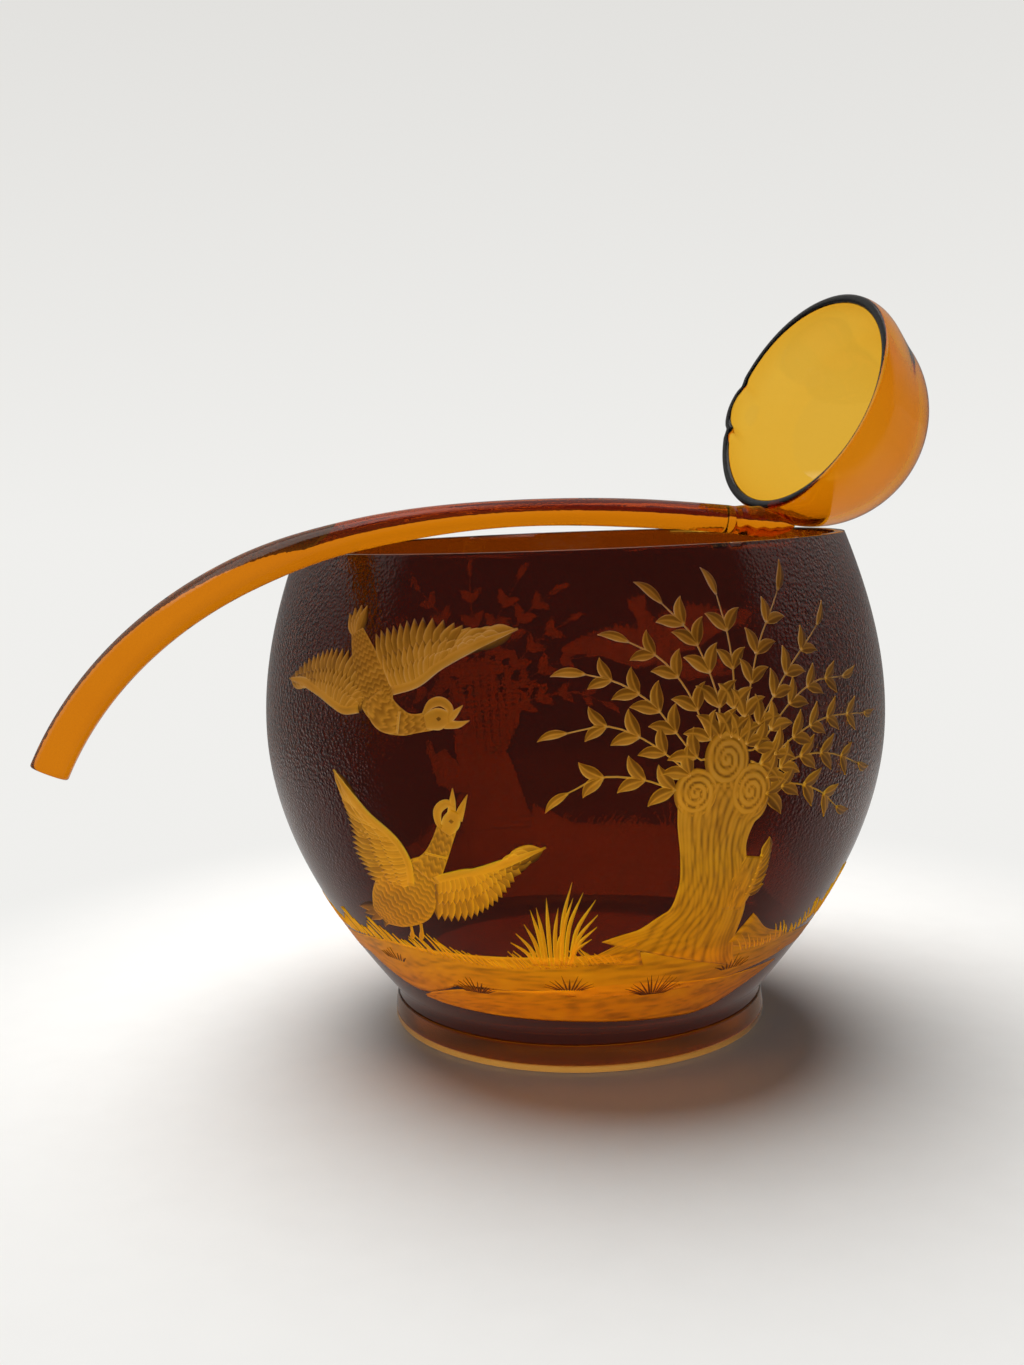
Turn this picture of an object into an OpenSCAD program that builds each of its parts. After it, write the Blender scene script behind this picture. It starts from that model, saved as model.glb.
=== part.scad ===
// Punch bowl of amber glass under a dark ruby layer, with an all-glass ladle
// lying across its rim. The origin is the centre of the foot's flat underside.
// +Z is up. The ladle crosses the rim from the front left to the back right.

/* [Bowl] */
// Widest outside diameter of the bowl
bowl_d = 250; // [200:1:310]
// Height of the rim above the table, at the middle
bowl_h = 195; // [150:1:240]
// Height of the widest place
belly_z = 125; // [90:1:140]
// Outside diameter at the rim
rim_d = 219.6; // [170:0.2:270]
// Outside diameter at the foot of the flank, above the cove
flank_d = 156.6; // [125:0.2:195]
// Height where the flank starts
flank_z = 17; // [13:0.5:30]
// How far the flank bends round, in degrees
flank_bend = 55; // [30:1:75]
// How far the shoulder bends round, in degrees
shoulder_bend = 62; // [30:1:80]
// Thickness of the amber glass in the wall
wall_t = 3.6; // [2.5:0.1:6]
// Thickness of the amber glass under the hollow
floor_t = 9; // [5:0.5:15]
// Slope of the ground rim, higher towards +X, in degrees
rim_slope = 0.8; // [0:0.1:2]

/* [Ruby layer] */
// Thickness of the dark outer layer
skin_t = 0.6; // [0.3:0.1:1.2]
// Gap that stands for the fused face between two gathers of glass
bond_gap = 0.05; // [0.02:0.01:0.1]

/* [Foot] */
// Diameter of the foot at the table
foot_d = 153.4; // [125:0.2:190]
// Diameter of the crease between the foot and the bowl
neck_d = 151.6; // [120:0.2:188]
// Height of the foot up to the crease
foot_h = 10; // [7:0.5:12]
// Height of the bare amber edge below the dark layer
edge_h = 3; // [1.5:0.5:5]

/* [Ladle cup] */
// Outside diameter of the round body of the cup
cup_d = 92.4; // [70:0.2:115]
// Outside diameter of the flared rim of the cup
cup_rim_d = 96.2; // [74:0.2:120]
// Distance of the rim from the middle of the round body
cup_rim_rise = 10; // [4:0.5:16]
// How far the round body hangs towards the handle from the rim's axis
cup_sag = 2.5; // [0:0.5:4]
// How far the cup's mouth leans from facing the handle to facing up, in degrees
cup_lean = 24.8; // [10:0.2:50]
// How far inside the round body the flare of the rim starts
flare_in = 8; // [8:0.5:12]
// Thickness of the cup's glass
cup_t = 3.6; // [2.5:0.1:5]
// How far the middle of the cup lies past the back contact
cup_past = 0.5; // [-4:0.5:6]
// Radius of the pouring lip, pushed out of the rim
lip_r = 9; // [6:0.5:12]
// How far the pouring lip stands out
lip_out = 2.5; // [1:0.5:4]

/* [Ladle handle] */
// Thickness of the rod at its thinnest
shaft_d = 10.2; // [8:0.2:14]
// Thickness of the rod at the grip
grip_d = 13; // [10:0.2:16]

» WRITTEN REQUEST
Reproduce the material above, every line of it, exactly.

» ANSWER TO THIS PROBLEM
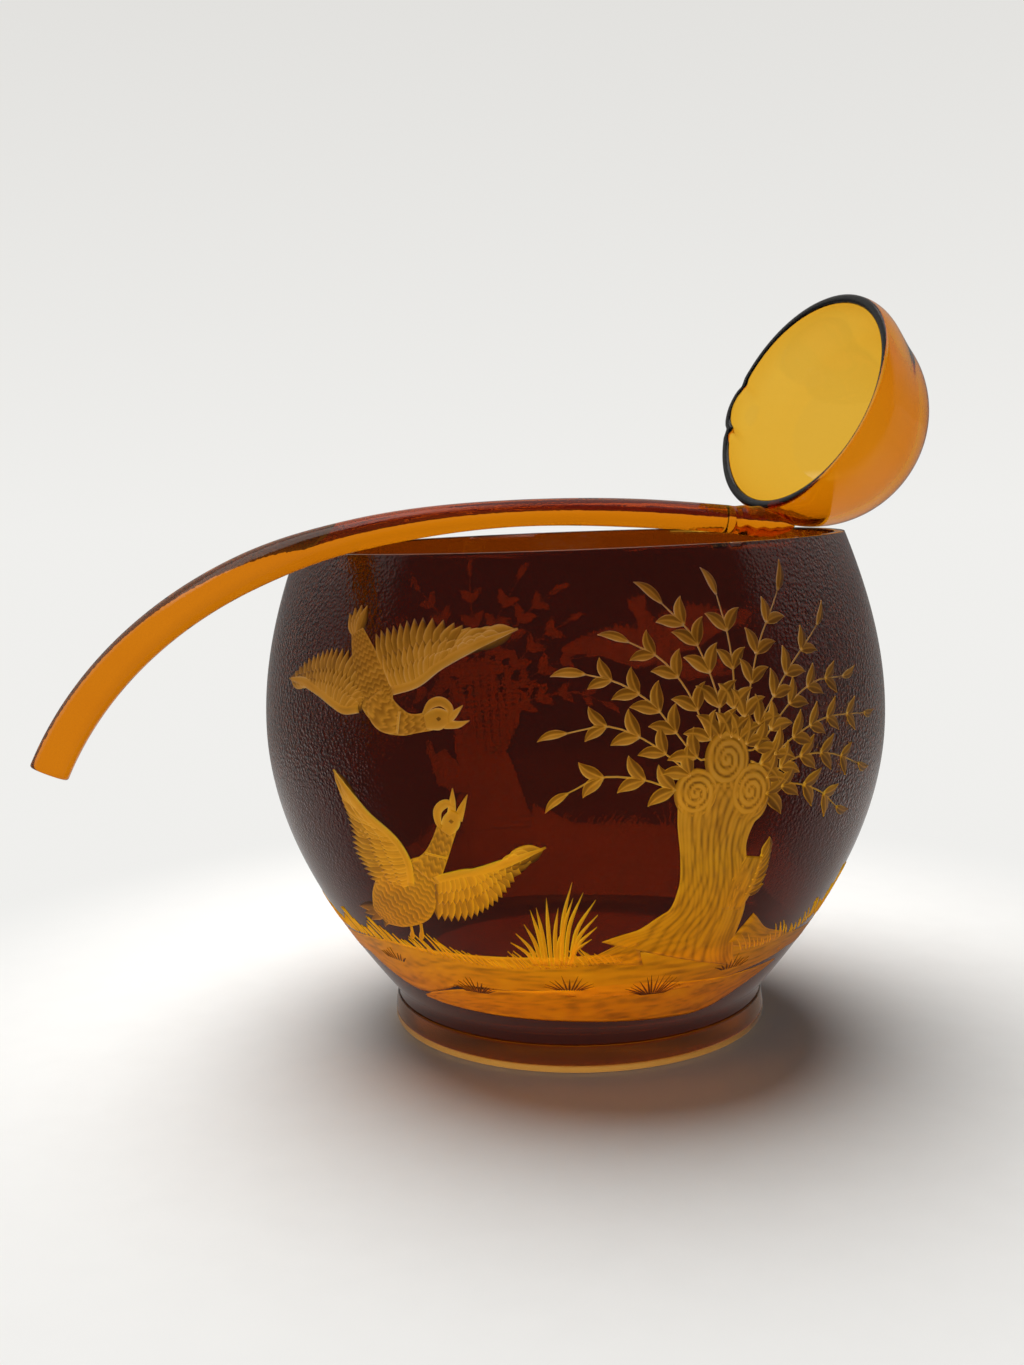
Turn this picture of an object into an OpenSCAD program that builds each of its parts. After it, write the Blender scene script behind this picture. It starts from that model, saved as model.glb.
=== part.scad ===
// Punch bowl of amber glass under a dark ruby layer, with an all-glass ladle
// lying across its rim. The origin is the centre of the foot's flat underside.
// +Z is up. The ladle crosses the rim from the front left to the back right.

/* [Bowl] */
// Widest outside diameter of the bowl
bowl_d = 250; // [200:1:310]
// Height of the rim above the table, at the middle
bowl_h = 195; // [150:1:240]
// Height of the widest place
belly_z = 125; // [90:1:140]
// Outside diameter at the rim
rim_d = 219.6; // [170:0.2:270]
// Outside diameter at the foot of the flank, above the cove
flank_d = 156.6; // [125:0.2:195]
// Height where the flank starts
flank_z = 17; // [13:0.5:30]
// How far the flank bends round, in degrees
flank_bend = 55; // [30:1:75]
// How far the shoulder bends round, in degrees
shoulder_bend = 62; // [30:1:80]
// Thickness of the amber glass in the wall
wall_t = 3.6; // [2.5:0.1:6]
// Thickness of the amber glass under the hollow
floor_t = 9; // [5:0.5:15]
// Slope of the ground rim, higher towards +X, in degrees
rim_slope = 0.8; // [0:0.1:2]

/* [Ruby layer] */
// Thickness of the dark outer layer
skin_t = 0.6; // [0.3:0.1:1.2]
// Gap that stands for the fused face between two gathers of glass
bond_gap = 0.05; // [0.02:0.01:0.1]

/* [Foot] */
// Diameter of the foot at the table
foot_d = 153.4; // [125:0.2:190]
// Diameter of the crease between the foot and the bowl
neck_d = 151.6; // [120:0.2:188]
// Height of the foot up to the crease
foot_h = 10; // [7:0.5:12]
// Height of the bare amber edge below the dark layer
edge_h = 3; // [1.5:0.5:5]

/* [Ladle cup] */
// Outside diameter of the round body of the cup
cup_d = 92.4; // [70:0.2:115]
// Outside diameter of the flared rim of the cup
cup_rim_d = 96.2; // [74:0.2:120]
// Distance of the rim from the middle of the round body
cup_rim_rise = 10; // [4:0.5:16]
// How far the round body hangs towards the handle from the rim's axis
cup_sag = 2.5; // [0:0.5:4]
// How far the cup's mouth leans from facing the handle to facing up, in degrees
cup_lean = 24.8; // [10:0.2:50]
// How far inside the round body the flare of the rim starts
flare_in = 8; // [8:0.5:12]
// Thickness of the cup's glass
cup_t = 3.6; // [2.5:0.1:5]
// How far the middle of the cup lies past the back contact
cup_past = 0.5; // [-4:0.5:6]
// Radius of the pouring lip, pushed out of the rim
lip_r = 9; // [6:0.5:12]
// How far the pouring lip stands out
lip_out = 2.5; // [1:0.5:4]

/* [Ladle handle] */
// Thickness of the rod at its thinnest
shaft_d = 10.2; // [8:0.2:14]
// Thickness of the rod at the grip
grip_d = 13; // [10:0.2:16]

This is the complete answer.